-- Begin --
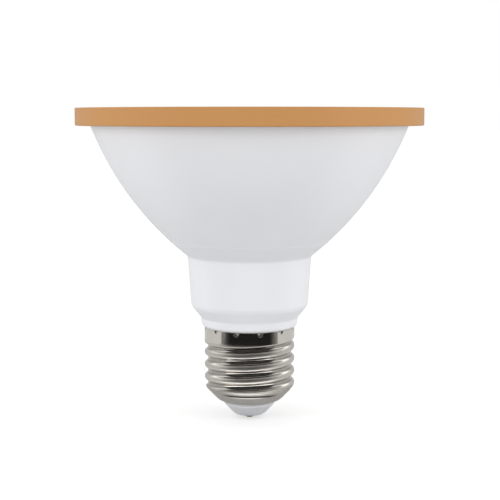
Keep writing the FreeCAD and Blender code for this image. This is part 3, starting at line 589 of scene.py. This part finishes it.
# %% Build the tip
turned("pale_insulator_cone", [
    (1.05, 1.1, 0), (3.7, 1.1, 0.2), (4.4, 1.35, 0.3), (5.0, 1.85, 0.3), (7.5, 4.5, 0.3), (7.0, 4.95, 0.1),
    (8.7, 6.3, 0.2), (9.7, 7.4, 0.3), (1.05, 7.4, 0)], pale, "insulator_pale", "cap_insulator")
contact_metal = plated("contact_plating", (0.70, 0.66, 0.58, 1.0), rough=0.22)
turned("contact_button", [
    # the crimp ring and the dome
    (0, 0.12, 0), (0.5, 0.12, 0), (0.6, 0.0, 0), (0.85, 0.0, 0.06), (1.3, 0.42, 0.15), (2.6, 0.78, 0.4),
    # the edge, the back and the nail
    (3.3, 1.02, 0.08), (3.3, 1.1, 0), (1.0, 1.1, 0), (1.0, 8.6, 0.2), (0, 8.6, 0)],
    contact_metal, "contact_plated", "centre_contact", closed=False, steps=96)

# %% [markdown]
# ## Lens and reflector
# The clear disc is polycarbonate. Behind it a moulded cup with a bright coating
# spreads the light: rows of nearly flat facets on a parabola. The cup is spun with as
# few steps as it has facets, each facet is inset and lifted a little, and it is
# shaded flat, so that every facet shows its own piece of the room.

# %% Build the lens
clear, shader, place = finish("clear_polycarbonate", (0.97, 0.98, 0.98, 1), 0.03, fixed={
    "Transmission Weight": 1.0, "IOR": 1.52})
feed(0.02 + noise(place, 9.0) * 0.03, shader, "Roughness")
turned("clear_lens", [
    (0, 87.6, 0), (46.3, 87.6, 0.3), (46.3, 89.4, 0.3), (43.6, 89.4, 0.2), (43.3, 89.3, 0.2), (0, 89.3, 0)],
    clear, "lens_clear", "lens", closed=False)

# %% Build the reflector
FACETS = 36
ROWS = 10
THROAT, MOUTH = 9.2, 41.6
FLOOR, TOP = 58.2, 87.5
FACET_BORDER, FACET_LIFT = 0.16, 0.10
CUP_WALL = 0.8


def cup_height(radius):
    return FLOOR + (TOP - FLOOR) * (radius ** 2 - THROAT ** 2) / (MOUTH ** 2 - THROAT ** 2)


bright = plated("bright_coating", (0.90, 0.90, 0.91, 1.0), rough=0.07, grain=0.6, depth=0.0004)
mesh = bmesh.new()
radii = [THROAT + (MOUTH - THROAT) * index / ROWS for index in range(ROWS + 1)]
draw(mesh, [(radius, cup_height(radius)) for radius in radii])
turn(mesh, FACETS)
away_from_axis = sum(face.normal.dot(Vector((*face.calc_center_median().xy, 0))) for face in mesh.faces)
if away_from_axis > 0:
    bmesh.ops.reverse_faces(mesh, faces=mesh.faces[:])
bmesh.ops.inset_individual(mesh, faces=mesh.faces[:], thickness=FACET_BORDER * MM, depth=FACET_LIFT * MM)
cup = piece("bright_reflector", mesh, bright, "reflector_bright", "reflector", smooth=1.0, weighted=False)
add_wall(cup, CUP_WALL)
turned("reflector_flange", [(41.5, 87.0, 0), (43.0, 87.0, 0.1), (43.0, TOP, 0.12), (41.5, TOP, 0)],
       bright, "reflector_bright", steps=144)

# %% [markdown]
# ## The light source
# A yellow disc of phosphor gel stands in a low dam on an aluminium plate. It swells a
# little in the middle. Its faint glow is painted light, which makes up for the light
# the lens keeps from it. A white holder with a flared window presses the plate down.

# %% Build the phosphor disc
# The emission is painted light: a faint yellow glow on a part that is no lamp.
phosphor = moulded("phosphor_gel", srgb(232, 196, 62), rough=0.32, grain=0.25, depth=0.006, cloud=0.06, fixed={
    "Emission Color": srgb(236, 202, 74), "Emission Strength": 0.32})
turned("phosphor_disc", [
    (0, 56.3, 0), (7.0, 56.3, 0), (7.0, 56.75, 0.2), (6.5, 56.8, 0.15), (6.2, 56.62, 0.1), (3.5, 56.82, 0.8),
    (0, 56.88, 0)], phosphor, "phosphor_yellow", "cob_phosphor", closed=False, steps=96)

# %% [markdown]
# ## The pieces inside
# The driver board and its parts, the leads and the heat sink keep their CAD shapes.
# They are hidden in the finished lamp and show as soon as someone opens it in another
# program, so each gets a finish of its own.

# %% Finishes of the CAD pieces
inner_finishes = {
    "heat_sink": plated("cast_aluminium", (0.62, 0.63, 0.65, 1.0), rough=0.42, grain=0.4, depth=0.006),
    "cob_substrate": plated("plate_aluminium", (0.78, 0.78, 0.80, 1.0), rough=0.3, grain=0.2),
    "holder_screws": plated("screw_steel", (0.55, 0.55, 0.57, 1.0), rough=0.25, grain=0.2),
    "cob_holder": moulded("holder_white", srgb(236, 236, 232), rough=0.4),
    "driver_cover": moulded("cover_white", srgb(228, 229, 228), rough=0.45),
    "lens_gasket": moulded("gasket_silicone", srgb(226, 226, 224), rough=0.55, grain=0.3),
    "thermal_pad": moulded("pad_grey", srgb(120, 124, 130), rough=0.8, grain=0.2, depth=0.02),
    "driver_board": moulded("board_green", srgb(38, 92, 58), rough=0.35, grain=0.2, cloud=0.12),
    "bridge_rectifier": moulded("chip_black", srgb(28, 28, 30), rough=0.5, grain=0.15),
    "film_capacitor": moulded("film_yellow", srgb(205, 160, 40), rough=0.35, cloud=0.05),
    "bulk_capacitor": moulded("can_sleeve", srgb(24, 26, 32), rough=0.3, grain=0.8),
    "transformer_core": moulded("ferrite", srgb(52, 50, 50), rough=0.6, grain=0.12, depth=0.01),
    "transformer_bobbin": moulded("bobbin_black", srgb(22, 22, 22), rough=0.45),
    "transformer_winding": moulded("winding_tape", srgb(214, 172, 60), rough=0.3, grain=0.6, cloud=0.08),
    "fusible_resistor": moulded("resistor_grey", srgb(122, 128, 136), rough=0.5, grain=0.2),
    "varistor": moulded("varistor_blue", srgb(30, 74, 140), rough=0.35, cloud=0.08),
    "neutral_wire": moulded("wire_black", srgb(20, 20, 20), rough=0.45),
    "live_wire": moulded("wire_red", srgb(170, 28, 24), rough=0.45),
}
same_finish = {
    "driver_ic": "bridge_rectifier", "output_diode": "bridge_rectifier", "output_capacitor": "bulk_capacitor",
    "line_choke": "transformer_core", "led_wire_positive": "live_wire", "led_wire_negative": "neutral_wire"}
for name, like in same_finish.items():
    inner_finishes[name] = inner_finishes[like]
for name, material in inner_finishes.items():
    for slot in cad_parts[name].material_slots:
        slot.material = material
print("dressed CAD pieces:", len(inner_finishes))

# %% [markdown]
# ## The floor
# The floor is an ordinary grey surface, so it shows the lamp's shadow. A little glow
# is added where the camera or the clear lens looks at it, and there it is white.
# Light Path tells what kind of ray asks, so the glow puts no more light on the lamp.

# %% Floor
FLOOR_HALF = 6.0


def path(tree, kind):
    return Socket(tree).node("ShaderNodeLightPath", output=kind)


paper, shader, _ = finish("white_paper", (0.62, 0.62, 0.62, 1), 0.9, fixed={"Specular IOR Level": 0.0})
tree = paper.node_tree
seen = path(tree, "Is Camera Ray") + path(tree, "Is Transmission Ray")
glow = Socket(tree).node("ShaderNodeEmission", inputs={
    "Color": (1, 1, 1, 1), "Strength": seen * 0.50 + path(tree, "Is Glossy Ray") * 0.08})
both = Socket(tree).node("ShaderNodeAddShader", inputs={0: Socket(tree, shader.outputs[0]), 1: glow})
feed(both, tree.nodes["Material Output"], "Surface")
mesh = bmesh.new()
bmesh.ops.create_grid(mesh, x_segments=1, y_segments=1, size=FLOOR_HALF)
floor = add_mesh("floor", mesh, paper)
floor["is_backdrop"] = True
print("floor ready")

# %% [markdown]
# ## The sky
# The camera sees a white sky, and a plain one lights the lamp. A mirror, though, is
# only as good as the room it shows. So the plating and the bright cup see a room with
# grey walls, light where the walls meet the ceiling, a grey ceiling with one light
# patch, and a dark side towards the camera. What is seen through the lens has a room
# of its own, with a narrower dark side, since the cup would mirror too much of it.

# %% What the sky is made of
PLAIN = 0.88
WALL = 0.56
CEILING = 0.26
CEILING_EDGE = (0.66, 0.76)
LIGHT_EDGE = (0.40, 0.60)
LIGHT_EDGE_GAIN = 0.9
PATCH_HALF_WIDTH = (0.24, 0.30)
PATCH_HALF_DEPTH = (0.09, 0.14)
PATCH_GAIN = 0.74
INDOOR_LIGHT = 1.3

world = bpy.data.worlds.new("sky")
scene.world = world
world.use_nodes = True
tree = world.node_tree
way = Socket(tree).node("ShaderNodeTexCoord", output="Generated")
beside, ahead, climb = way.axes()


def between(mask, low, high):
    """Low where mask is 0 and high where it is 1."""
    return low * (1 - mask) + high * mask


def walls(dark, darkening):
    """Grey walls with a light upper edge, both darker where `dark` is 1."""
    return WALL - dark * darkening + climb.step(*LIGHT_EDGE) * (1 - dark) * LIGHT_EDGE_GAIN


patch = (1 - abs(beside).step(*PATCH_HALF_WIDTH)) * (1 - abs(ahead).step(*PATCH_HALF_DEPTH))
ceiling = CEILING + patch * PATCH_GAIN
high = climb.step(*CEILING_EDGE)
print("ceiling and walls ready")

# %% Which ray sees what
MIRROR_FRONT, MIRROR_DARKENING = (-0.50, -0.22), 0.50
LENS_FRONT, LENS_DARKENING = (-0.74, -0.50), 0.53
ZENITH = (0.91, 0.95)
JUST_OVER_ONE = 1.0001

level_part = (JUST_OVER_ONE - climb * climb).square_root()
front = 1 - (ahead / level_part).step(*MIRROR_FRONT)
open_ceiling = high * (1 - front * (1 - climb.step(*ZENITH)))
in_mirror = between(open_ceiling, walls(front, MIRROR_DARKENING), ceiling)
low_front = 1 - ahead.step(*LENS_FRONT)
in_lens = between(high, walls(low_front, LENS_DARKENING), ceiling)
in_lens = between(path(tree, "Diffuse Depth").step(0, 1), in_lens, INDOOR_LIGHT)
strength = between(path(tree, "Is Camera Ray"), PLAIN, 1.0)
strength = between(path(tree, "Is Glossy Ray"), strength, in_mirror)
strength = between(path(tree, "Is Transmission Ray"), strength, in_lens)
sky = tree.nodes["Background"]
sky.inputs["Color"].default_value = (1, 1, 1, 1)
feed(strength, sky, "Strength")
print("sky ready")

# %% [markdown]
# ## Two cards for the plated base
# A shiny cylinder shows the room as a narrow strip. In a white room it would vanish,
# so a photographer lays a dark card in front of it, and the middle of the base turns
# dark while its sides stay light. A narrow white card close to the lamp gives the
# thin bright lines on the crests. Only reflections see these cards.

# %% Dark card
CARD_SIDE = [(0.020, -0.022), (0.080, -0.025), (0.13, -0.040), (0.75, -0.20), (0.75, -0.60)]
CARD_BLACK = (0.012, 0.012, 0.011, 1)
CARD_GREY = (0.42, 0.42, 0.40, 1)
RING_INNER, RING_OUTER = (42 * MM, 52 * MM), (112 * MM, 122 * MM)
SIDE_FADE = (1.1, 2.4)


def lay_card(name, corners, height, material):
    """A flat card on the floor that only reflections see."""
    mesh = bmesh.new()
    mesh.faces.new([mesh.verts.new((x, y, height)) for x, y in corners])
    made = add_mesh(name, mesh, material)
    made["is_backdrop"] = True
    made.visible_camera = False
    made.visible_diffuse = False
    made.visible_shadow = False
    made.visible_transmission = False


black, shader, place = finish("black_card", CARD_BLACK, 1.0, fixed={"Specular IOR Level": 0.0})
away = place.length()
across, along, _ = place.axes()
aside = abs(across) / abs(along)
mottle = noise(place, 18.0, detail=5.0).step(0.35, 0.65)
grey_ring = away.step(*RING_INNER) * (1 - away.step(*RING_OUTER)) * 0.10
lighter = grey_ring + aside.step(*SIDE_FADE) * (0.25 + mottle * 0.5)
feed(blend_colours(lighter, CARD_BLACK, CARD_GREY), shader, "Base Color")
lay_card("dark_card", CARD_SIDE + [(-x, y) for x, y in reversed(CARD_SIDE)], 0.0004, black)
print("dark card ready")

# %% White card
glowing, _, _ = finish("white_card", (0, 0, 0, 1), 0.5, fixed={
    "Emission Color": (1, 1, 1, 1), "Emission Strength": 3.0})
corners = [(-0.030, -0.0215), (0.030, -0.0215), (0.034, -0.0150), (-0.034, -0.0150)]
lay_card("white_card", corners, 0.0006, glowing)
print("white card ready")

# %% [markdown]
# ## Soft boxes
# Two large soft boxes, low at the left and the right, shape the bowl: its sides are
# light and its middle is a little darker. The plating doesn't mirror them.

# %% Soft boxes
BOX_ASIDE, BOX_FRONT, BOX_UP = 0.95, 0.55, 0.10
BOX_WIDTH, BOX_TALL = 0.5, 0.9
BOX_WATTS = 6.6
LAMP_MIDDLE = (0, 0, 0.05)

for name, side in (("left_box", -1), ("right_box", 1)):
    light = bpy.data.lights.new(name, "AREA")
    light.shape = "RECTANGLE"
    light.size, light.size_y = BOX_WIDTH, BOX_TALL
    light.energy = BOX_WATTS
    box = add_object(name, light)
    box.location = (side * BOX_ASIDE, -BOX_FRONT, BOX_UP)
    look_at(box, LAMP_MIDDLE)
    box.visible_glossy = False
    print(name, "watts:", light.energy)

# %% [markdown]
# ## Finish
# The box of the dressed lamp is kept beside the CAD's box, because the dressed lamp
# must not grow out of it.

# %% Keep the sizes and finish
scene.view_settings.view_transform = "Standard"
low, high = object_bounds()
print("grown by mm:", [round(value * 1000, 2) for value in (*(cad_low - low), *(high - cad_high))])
-- End --
■ Exercise prompt
Return a word-for-word copy of the lines from the beginning of the listing to the line holding "# shaded flat, so", both kept.

■ Answer to this task
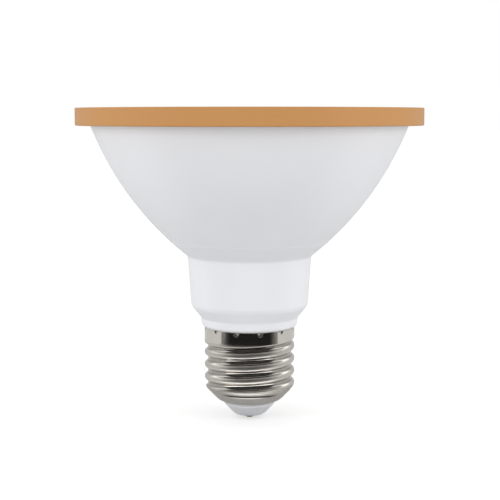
Keep writing the FreeCAD and Blender code for this image. This is part 3, starting at line 589 of scene.py. This part finishes it.
# %% Build the tip
turned("pale_insulator_cone", [
    (1.05, 1.1, 0), (3.7, 1.1, 0.2), (4.4, 1.35, 0.3), (5.0, 1.85, 0.3), (7.5, 4.5, 0.3), (7.0, 4.95, 0.1),
    (8.7, 6.3, 0.2), (9.7, 7.4, 0.3), (1.05, 7.4, 0)], pale, "insulator_pale", "cap_insulator")
contact_metal = plated("contact_plating", (0.70, 0.66, 0.58, 1.0), rough=0.22)
turned("contact_button", [
    # the crimp ring and the dome
    (0, 0.12, 0), (0.5, 0.12, 0), (0.6, 0.0, 0), (0.85, 0.0, 0.06), (1.3, 0.42, 0.15), (2.6, 0.78, 0.4),
    # the edge, the back and the nail
    (3.3, 1.02, 0.08), (3.3, 1.1, 0), (1.0, 1.1, 0), (1.0, 8.6, 0.2), (0, 8.6, 0)],
    contact_metal, "contact_plated", "centre_contact", closed=False, steps=96)

# %% [markdown]
# ## Lens and reflector
# The clear disc is polycarbonate. Behind it a moulded cup with a bright coating
# spreads the light: rows of nearly flat facets on a parabola. The cup is spun with as
# few steps as it has facets, each facet is inset and lifted a little, and it is
# shaded flat, so that every facet shows its own piece of the room.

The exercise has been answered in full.